Saturday, August 18, 2012

Arugula and Burrata Pasta

Marilynne introduced us to burrata, which is mozzarella with cream on the inside.  It is delicious.


An easy to put together vegetarian pasta with peppery arugula and creamy burrata cheese. The barely cooked tomato and garlic add a nice punch.
Serves 2
  • 1 cup seeded diced plum tomatoes (small dice)
  • 2 large garlic cloves, minced
  • 1/4 cup extra virgin olive oil
  • 1 teaspoon salt
  • 1/2 teaspoon black pepper
  • 1/4 teaspoon crushed red pepper flakes
  • 1/2 teaspoon dried oregano
  • 1/2 teaspoon dried basil
  • 6 ounces dry spaghetti
  • 2 cups torn arugula leaves
  • 4 ounces burrata cheese torn in small pieces
  • Salt and pepper to taste
  1. In a small bowl combine the diced tomatoes, minced garlic, olive oil, salt, pepper, crushed red pepper, oregano and basil. Park the bowl on the kitchen counter for about an hour (or more) to let the flavors mingle.
  2. When ready to cook, boil the spaghetti in salted water about 2 minutes shy of al dente. While the pasta is cooking, heat the tomato mixture in a large saute pan. Drain the pasta, saving about a cup of the cooking liquid. Add the pasta to the tomatoes and stir in the arugula leaves. Continue to cook, adding some of the pasta cooking liquid, until the arugula has wilted. Off the heat, stir in the burrata and re-season with salt and pepper.


  1. I want to make this but I have a feeling it will be hard for me to find burrata in Kearney. Amazon? :)

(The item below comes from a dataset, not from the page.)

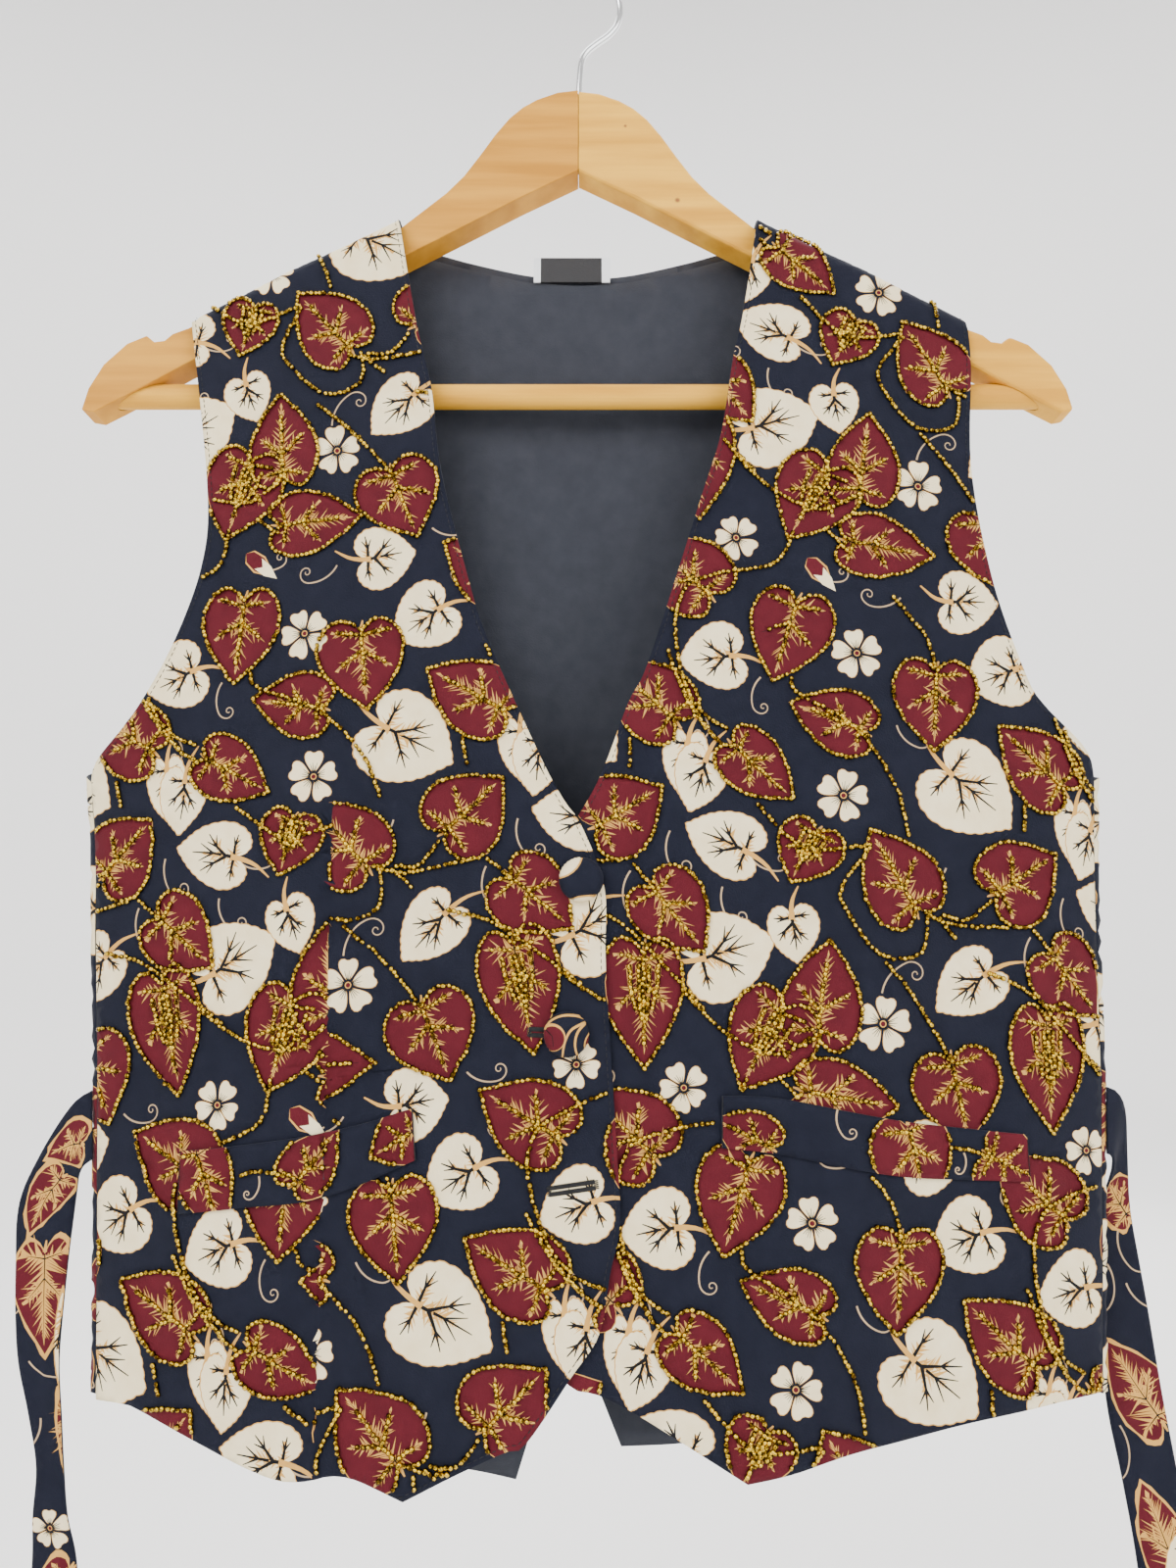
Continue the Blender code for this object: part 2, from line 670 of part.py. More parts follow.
def hanger_arm(name, side, collection, cutters):
    """Half of the hanger: a flat outline as thick as the board, its edges eased, then cut and bored."""
    over_shoulder = [(x, z - ARM_UNDER_CLOTH - ARM_TAPER * (x - ARM_TAPER_X))
                     for x, z in SHOULDER if ARM_TAPER_X <= x < 170]
    past = [(-ARM_PAST, ARM_BELOW[-1][1]), (-ARM_PAST, WOOD_TOP)]
    outline = ARM_TOP_INNER + over_shoulder + ARM_TOP_OUTER + ARM_BELOW + past
    curve = bpy.data.curves.new(name, "CURVE")
    curve.dimensions = "2D"
    curve.fill_mode = "BOTH"
    curve.extrude = ARM_THICK / 2 * MM
    spline = curve.splines.new("POLY")
    spline.points.add(len(outline) - 1)
    for point, (x, z) in zip(spline.points, outline):
        point.co = (side * x * MM, z * MM, 0, 1)
    spline.use_cyclic_u = True
    made = curve_mesh(name, curve, collection, "birch_wood")
    made.rotation_euler = (math.pi / 2, 0, 0)
    rounding = made.modifiers.new("rounding", "BEVEL")
    rounding.width = ARM_ROUND * MM
    rounding.segments = 3
    rounding.limit_method = "ANGLE"
    rounding.angle_limit = math.radians(60)
    for cutter in cutters:
        cut = made.modifiers.new(cutter.name, "BOOLEAN")
        cut.operation = "DIFFERENCE"
        cut.object = cutter
        cut.solver = "EXACT"
    return made


def cylinder(name, radius, start, end, sides, collection):
    """Round bar between two points in millimetres."""
    start, end = Vector(start), Vector(end)
    mesh = bpy.data.meshes.new(name)
    work = bmesh.new()
    bmesh.ops.create_cone(work, cap_ends=True, segments=sides, radius1=radius * MM,
                          radius2=radius * MM, depth=(end - start).length * MM)
    work.to_mesh(mesh)
    work.free()
    made = bpy.data.objects.new(name, mesh)
    made.location = (start + end) / 2 * MM
    made.rotation_euler = (end - start).to_track_quat("Z", "Y").to_euler()
    collection.objects.link(made)
    return made


def cutter(made):
    made.hide_render = True
    made.display_type = "WIRE"
    return made


def hanger_hook(collection):
    """Bent wire: a stem out of the wood, a neck to the right, and a round hook over the rail."""
    centre_z = HOOK_WIRE / 2 - HOOK_RADIUS
    route = [(0, WOOD_TOP - HOOK_SINK), (0, WOOD_TOP), (0.4, -55), (1.5, -44.5), (3.9, -39.6),
             (8.7, -35.2), (13.9, -31.2)]
    turns = 20
    start, end = math.radians(HOOK_TURN[0]), math.radians(HOOK_TURN[1])
    arc = []
    for k in range(turns + 1):
        angle = mix(start, end, k / turns)
        arc.append((HOOK_RADIUS * math.cos(angle), centre_z + HOOK_RADIUS * math.sin(angle)))
    steps = [k / 22 for k in range(23)]
    points = resample(route + arc[:1], steps) + arc[1:]
    curve = bpy.data.curves.new("hanger_hook", "CURVE")
    curve.dimensions = "3D"
    curve.bevel_depth = HOOK_WIRE / 2 * MM
    curve.bevel_resolution = 2
    curve.use_fill_caps = True
    spline = curve.splines.new("POLY")
    spline.points.add(len(points) - 1)
    for point, (x, z) in zip(spline.points, points):
        point.co = (x * MM, 0, z * MM, 1)
    return add_object("hanger_hook", curve, "steel_wire", collection)


def neck_label(lining, collection):
    """Small folded label that stands at the back of the neck, against the lining."""
    surface = surface_of(lining)
    off = (LINING_WALL + LABEL_WALL) / 2 + GAP
    grid = []
    for k in range(4):
        z = mix(LABEL_Z[0], LABEL_Z[1], k / 3)
        line = []
        for i in range(6):
            x = mix(LABEL_X[0], LABEL_X[1], i / 5)
            y = surface_y(surface, x, LABEL_Z[0] - LABEL_FOOT)
            line.append((x, y - off - LABEL_OFF, z))
        grid.append(line)
    return solid_sheet("neck_label", grid, LABEL_WALL, "woven_label", collection)


def build_cloth(garment):
    """Fronts, back, lining, welts, buttons, ties and label."""
    right = front_grid(shoulder_edge(-1), HEM_RIGHT, NECK_RIGHT, ARMHOLE_RIGHT,
                       side_seam(-1, SIDE_HEM_RIGHT), right_depth)
    left = front_grid(shoulder_edge(1), HEM_LEFT, NECK_LEFT, ARMHOLE_LEFT,
                      side_seam(1, SIDE_HEM_LEFT), left_depth)
    right = [[(x, y - GAP / 2, z) for x, y, z in line] for line in right]
    left = [[(x, y - GAP / 2, z) for x, y, z in line] for line in left]
    back = [[(x, y + GAP / 2, z) for x, y, z in line] for line in back_grid()]
    lining = lining_grid(back)
    solid_sheet("front_right", right, WALL, "printed_cloth", garment)
    solid_sheet("front_left", left, WALL, "printed_cloth", garment)
    solid_sheet("back", back, WALL, "printed_cloth", garment)
    solid_sheet("back_lining", lining, LINING_WALL, "plain_lining", garment)
    neck_label(lining, garment)

    right_surface = surface_of(right)
    welt_right = laid_strip(*WELT_RIGHT, right_surface, WELT_WALL, 10, 2)
    welt_left = laid_strip(*WELT_LEFT, surface_of(left), WELT_WALL, 12, 2)
    solid_sheet("welt_right", welt_right, WELT_WALL, "printed_cloth", garment)
    solid_sheet("welt_left", welt_left, WELT_WALL, "printed_cloth", garment)
    for name, (x, z) in BUTTONS.items():
        button(name, x, z, right_surface, garment)
    solid_sheet("tie_right", tie_grid(TIE_RIGHT), TIE_WALL, "printed_cloth", garment)
    solid_sheet("tie_left", tie_grid(TIE_LEFT), TIE_WALL, "printed_cloth", garment)


def build_hanger(garment, tools):
    """Two arms that meet in the middle, the bar glued into both, and the wire hook."""
    bar = cylinder("hanger_bar", BAR_RADIUS, (-BAR_HALF, 0, BAR_Z), (BAR_HALF, 0, BAR_Z), 24, garment)
    bar.data.materials.append(material("birch_wood"))
    bar.data.shade_smooth()
    bar.data.set_sharp_from_angle(angle=math.radians(40))
    bore = cutter(cylinder("bar_bore", BAR_RADIUS + GAP, (-BAR_HALF - GAP, 0, BAR_Z),
                           (BAR_HALF + GAP, 0, BAR_Z), 24, tools))
    stem = cutter(cylinder("stem_bore", HOOK_WIRE / 2 + GAP, (0, 0, WOOD_TOP - HOOK_SINK - GAP),
                           (0, 0, WOOD_TOP + 5), 16, tools))
    for name, side in (("hanger_arm_right", -1), ("hanger_arm_left", 1)):
        saw = cutter(cylinder(name + "_mitre", SAW_RADIUS, (side * GAP / 2, 0, SAW_Z),
                              (-side * 3 * ARM_PAST, 0, SAW_Z), 4, tools))
        hanger_arm(name, side, garment, [saw, bore, stem])
    hanger_hook(garment)


def main():
    for old in list(bpy.data.objects):
        bpy.data.objects.remove(old, do_unlink=True)
    garment = bpy.data.collections.new("beaded_waistcoat")
    tools = bpy.data.collections.new("cutters")
    bpy.context.scene.collection.children.link(garment)
    bpy.context.scene.collection.children.link(tools)
    build_cloth(garment)
    build_hanger(garment, tools)


main()
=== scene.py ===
"""Looks of the beaded waistcoat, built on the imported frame.

Lengths in the tables are millimetres and become metres when a mesh is made. Each piece of cloth is
laid out flat as a plan, where the print is inlaid as flat shapes, and then bent onto the body.
"""
import math
from collections import namedtuple

import bpy
import numpy as np
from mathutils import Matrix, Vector
from mathutils.geometry import delaunay_2d_cdt


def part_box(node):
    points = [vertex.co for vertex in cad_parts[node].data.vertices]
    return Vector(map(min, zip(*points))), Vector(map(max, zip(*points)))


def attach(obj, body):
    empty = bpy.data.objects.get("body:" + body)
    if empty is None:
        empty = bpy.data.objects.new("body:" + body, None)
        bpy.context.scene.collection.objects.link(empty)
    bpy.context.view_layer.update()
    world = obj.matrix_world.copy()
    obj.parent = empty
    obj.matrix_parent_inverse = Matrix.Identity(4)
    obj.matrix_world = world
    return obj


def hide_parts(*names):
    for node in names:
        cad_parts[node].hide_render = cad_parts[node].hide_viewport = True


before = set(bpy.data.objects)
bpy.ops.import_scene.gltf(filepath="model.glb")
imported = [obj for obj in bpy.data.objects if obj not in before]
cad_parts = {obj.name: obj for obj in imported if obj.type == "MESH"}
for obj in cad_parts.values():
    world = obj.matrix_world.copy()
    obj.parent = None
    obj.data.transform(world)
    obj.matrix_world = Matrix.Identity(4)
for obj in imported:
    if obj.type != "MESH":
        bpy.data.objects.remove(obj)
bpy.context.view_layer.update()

MM = 0.001

# Cloth, as in the solid part
WALL = 1.6
GAP = 0.3
WELT_WALL = 1.2
TIE_WALL = 1.2
LINING_WALL = 1.0
OVERLAP_RAISE = 2.5
SEAM_INSET = 4.0
SHOULDER_WRAP = 8.0
SHELL = 1.2            # thickness that is drawn
CREASE_GAIN = 1.5      # the drawn creases, next to their tabled heights
CREASE_MOST = 0.8      # folds up to this height are creases
GRID = 4.0             # spacing of the plan's own points
BACK_GRID = 5.0
LINING_GRID = 7.0
INNER_GRID = 9.0       # and of its inner side
OUTLINE_STEP = 4       # spacing of a panel's outline
EDGE_CLEAR = 1.4       # beads stop this far from an edge
DRAWN_LESS = 0.2       # how much thinner welts and ties are drawn

CURVE_STEPS = 12       # points of a curve between two of its knots


def table(kind, *rows):
    """Rows under the named columns of their kind."""
    return [kind(*row) for row in rows]


Knot = namedtuple("Knot", "x z")
Section = namedtuple("Section", "z left right front back")
SECTIONS = table(Section,
    (-100, -236, 236, 14.0, 13.0), (-185, -236, 236, 14.5, 13.5), (-260, -228, 234, 19.0, 15.0),
    (-340, -214, 226, 24.0, 17.0), (-382, -210, 222.5, 26.0, 17.5), (-412, -206, 220.5, 26.5, 17.5),
    (-450, -203.7, 219, 26.0, 17.0), (-510, -199.5, 217.5, 26.0, 17.0),
    (-570, -196, 214.2, 27.0, 17.0), (-634, -192.7, 210.3, 28.0, 17.5), (-700, -190, 207, 28.5, 18.0))
SHOULDER = table(Knot,
    (60, -104), (78, -122), (80.5, -130.2), (106, -143.3), (128, -153.8), (149, -165.2), (172, -177.2))

NECK_RIGHT = table(Knot,
    (-80.5, -130.2), (-71, -184.1), (-63.7, -214.8), (-58.5, -253.8), (-45.8, -302.6), (-37.5, -328.5),
    (-15.4, -378.4), (-5.4, -397.2), (1.7, -407.6), (11, -433), (11.5, -465), (16, -540), (16.6, -562),
    (13, -578), (8.8, -600), (-1.8, -615.5), (-19, -639.2), (-28, -642.6), (-64.6, -660.7))
NECK_LEFT = table(Knot,
    (80.5, -130.2), (72.6, -179.5), (67.8, -200.7), (61.8, -236.1), (52.4, -266.5), (29.8, -337.8),
    (20.9, -356.6), (8.2, -389.7), (-8.5, -419), (-12.5, -438), (-13.5, -470), (-14.5, -530),
    (-14.5, -585), (-10, -608), (-1.9, -620), (8.4, -622.7), (25.3, -631), (63.9, -654.3))
ARMHOLE_RIGHT = table(Knot,
    (-172, -177.2), (-159.4, -261.2), (-160.4, -295.1), (-170.3, -328), (-186, -357.5),
    (-202.7, -377.5))
ARMHOLE_LEFT = table(Knot,
    (172, -177.2), (173, -201.2), (170.2, -251.6), (176.8, -302), (188.5, -341.5), (196.4, -355.2),
    (215, -373.5))
SEAM_HEIGHTS = [-386, -389, -400, -425, -460, -500, -540, -580, -610]
HEM_RIGHT = table(Knot,
    (-64.6, -660.7), (-82.5, -653.6), (-92.3, -652.6), (-102.3, -654.8), (-119.7, -652.6),
    (-167.5, -633.8), (-178.3, -631.6))
HEM_LEFT = table(Knot,
    (63.9, -654.3), (82, -650.8), (114.2, -641.8), (182.2, -630.9))
SIDE_HEM_RIGHT = -632.0
SIDE_HEM_LEFT = -629.0
BACK_ARMHOLE = [(-177.2, 172), (-212, 168), (-258, 160), (-300, 165), (-335, 182), (-362, 199)]
BACK_NECK = table(Knot,
    (0, -146.5), (23, -145), (50, -139), (66, -134.5), (77.5, -132.3), (80.5, -130.2))
BACK_HEM = table(Knot,
    (-200, -630), (-170, -637), (-130, -648), (-95, -657), (-70, -663), (-43, -667), (-25, -671),
    (-4, -606), (18, -658.5), (43, -657), (75, -652), (110, -647), (145, -642), (180, -635),
    (215, -628))
HEM_CORNERS = (-25, -4, 18)
BACK_HEIGHTS = [-177.2, -195, -212, -235, -258, -280, -300, -318, -335, -350, -362, -368, -374,
                -380, -386, -400, -440, -480, -520, -560, -600, -630]
UNDERARM_TOP = -362    # the back's armhole turns out to the seam below this
UNDERARM_DROP = 24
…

  2. I think that if you order it from Amazon you will pay a whole lot more with no guarantee of how fresh it is. Maybe next time you hit the "big" city, you can look for it there.

  3. You could probably substitute fresh mozzarella and come pretty close to the original recipe.

  4. Hi,
    I didn't discover my burrata went bad until I was half way through making this (second time) so I used fresh mozzarella and it was just fine. Go for it Emily!